## Begin Provided material

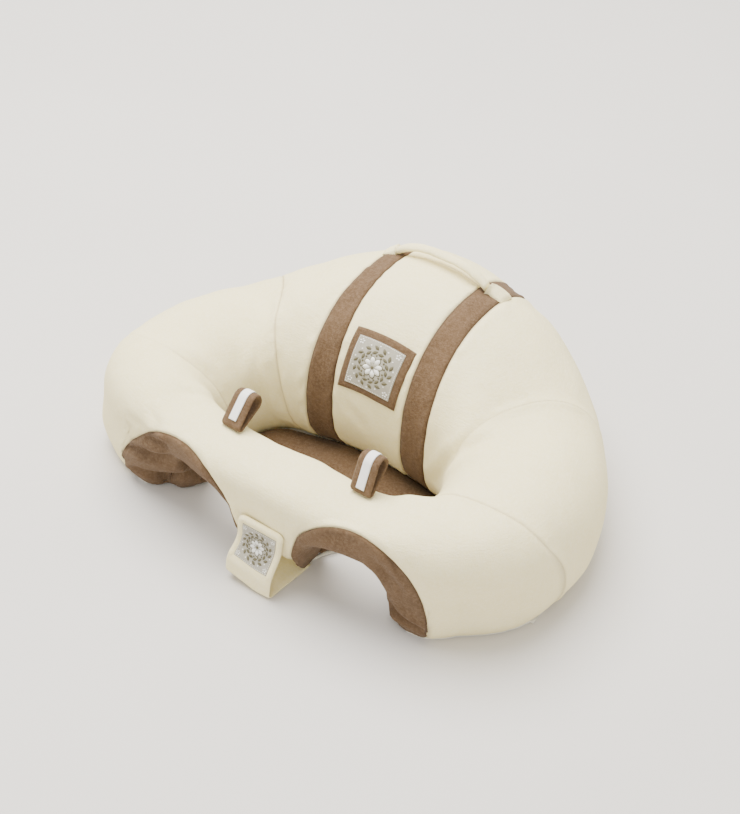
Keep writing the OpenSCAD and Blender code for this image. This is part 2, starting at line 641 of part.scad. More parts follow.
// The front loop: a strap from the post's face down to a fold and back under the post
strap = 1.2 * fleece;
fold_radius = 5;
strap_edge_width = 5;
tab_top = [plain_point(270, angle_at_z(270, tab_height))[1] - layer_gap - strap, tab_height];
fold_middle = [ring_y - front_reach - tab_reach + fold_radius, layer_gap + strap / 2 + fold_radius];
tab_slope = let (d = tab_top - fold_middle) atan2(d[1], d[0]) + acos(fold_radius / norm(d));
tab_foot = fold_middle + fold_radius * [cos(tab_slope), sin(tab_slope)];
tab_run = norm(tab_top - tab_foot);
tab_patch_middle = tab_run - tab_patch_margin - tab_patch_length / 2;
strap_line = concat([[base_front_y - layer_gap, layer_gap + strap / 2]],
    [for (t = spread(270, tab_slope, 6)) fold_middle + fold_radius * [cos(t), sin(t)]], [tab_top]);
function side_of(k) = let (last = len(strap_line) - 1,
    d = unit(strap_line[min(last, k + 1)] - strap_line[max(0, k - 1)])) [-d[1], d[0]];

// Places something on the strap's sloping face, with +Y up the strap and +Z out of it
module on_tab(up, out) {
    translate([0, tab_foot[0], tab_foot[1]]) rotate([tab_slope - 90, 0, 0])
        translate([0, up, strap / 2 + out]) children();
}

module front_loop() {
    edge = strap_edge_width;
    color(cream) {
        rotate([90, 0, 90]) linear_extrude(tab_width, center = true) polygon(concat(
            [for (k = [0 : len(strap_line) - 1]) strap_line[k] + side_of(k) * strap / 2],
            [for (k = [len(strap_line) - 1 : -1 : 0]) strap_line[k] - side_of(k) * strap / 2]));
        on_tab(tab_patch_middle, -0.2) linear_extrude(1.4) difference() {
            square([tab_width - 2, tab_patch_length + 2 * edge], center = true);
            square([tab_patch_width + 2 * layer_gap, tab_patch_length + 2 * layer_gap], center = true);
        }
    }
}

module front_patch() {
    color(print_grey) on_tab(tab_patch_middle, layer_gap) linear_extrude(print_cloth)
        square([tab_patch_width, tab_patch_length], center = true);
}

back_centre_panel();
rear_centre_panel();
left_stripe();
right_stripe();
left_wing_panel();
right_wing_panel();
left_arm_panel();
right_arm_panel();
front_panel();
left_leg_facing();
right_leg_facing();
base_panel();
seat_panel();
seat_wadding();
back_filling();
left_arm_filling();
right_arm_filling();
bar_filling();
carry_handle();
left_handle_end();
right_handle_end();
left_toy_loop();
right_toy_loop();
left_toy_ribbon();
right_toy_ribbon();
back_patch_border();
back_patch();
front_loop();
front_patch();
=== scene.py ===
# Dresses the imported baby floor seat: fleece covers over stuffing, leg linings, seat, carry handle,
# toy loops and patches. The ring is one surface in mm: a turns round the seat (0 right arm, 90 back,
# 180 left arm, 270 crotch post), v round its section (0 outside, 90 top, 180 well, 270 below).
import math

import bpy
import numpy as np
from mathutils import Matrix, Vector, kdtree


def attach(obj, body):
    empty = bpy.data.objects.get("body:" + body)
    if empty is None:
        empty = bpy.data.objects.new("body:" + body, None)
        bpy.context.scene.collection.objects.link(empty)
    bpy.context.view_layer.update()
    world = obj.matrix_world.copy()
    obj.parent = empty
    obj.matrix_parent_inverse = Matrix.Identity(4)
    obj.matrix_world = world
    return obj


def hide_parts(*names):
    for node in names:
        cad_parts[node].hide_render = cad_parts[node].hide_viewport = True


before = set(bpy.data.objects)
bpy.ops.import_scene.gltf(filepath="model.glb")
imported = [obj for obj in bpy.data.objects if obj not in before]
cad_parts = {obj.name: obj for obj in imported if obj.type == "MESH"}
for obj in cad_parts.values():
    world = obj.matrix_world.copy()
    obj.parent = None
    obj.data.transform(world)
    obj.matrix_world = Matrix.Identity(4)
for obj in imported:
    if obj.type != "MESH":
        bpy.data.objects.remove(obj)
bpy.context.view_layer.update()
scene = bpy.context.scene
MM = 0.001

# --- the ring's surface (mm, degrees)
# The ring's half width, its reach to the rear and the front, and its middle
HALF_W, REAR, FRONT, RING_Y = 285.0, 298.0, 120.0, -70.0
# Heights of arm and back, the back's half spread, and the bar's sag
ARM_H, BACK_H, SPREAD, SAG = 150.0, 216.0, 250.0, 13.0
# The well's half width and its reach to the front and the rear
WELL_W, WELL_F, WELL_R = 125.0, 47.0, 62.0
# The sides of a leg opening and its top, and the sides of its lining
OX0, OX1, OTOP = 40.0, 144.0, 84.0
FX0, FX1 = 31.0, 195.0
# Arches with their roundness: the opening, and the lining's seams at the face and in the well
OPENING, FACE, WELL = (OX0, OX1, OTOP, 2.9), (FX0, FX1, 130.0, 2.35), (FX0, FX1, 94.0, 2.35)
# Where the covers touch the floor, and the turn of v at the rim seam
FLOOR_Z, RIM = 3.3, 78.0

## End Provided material
## Begin Provided material

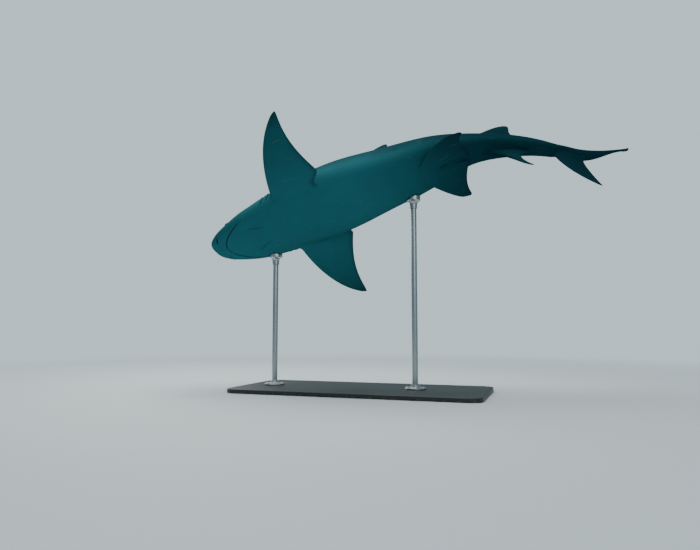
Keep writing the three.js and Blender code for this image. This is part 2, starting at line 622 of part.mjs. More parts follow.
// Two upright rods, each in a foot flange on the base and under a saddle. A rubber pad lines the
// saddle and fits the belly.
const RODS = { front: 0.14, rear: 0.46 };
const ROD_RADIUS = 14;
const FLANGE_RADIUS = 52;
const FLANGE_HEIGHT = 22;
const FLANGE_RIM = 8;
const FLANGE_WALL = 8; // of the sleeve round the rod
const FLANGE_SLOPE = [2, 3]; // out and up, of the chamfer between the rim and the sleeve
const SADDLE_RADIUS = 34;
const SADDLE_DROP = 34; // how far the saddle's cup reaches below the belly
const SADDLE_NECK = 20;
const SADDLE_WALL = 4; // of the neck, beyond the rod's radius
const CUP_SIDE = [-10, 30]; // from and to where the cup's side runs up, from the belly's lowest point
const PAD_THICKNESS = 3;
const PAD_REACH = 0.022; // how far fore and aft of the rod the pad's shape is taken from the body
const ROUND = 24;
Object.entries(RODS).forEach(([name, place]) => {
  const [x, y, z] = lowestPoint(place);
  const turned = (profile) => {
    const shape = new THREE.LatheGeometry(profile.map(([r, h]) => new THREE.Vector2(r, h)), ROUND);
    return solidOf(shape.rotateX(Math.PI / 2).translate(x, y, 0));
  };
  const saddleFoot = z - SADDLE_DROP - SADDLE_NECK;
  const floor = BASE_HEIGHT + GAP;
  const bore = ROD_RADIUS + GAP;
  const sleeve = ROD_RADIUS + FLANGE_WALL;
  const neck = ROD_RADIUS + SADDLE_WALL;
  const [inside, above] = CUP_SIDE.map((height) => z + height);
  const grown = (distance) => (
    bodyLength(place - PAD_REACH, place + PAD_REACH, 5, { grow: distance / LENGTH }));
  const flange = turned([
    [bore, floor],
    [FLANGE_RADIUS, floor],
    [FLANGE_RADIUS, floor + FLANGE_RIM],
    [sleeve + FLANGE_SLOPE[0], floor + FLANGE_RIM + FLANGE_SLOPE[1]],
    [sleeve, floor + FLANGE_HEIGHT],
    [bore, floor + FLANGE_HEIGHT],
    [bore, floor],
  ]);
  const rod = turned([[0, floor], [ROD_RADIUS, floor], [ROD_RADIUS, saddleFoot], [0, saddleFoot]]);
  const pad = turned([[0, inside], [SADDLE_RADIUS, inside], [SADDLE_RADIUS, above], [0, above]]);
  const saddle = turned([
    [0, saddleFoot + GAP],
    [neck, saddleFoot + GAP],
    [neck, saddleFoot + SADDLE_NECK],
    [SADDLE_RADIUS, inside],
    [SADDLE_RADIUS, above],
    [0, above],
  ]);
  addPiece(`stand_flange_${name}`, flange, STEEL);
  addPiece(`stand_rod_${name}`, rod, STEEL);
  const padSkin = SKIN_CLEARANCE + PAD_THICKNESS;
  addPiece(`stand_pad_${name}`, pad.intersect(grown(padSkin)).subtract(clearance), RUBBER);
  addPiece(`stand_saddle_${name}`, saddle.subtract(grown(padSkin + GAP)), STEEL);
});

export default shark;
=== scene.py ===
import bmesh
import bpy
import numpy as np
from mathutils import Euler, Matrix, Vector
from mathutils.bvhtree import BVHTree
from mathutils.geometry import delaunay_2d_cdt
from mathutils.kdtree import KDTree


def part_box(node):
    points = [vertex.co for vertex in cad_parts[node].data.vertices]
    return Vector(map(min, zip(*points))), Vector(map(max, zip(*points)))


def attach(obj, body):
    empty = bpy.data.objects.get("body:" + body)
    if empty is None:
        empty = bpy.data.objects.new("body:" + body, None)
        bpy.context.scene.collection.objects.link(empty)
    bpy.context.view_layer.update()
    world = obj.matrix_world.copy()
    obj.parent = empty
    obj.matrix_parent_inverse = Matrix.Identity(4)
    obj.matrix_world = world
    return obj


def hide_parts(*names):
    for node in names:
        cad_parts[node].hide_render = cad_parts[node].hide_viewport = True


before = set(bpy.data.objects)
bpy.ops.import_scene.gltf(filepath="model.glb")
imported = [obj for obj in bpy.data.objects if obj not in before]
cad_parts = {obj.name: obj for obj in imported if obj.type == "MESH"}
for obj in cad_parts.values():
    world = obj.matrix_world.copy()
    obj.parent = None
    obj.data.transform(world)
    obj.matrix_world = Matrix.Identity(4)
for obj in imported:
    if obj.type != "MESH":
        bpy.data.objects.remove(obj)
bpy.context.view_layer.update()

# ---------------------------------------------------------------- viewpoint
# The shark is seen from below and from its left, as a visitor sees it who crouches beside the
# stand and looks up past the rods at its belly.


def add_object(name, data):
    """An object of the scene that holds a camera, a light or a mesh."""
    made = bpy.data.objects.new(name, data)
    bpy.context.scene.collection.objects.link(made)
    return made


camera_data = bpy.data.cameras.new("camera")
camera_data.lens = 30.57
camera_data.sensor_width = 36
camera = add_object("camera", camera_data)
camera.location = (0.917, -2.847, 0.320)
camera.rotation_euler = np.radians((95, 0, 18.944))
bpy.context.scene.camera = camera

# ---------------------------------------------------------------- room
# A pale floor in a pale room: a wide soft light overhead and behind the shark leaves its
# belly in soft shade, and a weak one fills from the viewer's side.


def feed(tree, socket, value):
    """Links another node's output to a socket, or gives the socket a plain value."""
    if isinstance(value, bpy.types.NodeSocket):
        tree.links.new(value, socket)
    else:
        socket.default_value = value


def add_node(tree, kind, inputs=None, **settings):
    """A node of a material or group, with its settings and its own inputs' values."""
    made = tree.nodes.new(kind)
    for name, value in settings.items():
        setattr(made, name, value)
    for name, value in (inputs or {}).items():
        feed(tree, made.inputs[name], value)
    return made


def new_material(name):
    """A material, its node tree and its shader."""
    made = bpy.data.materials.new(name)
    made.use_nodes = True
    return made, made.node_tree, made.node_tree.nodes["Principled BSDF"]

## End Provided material

### Given instruction
Scan the material above. Extract every line in which the word "follow" occurs.

### Solved exercise
Keep writing the OpenSCAD and Blender code for this image. This is part 2, starting at line 641 of part.scad. More parts follow.
Keep writing the three.js and Blender code for this image. This is part 2, starting at line 622 of part.mjs. More parts follow.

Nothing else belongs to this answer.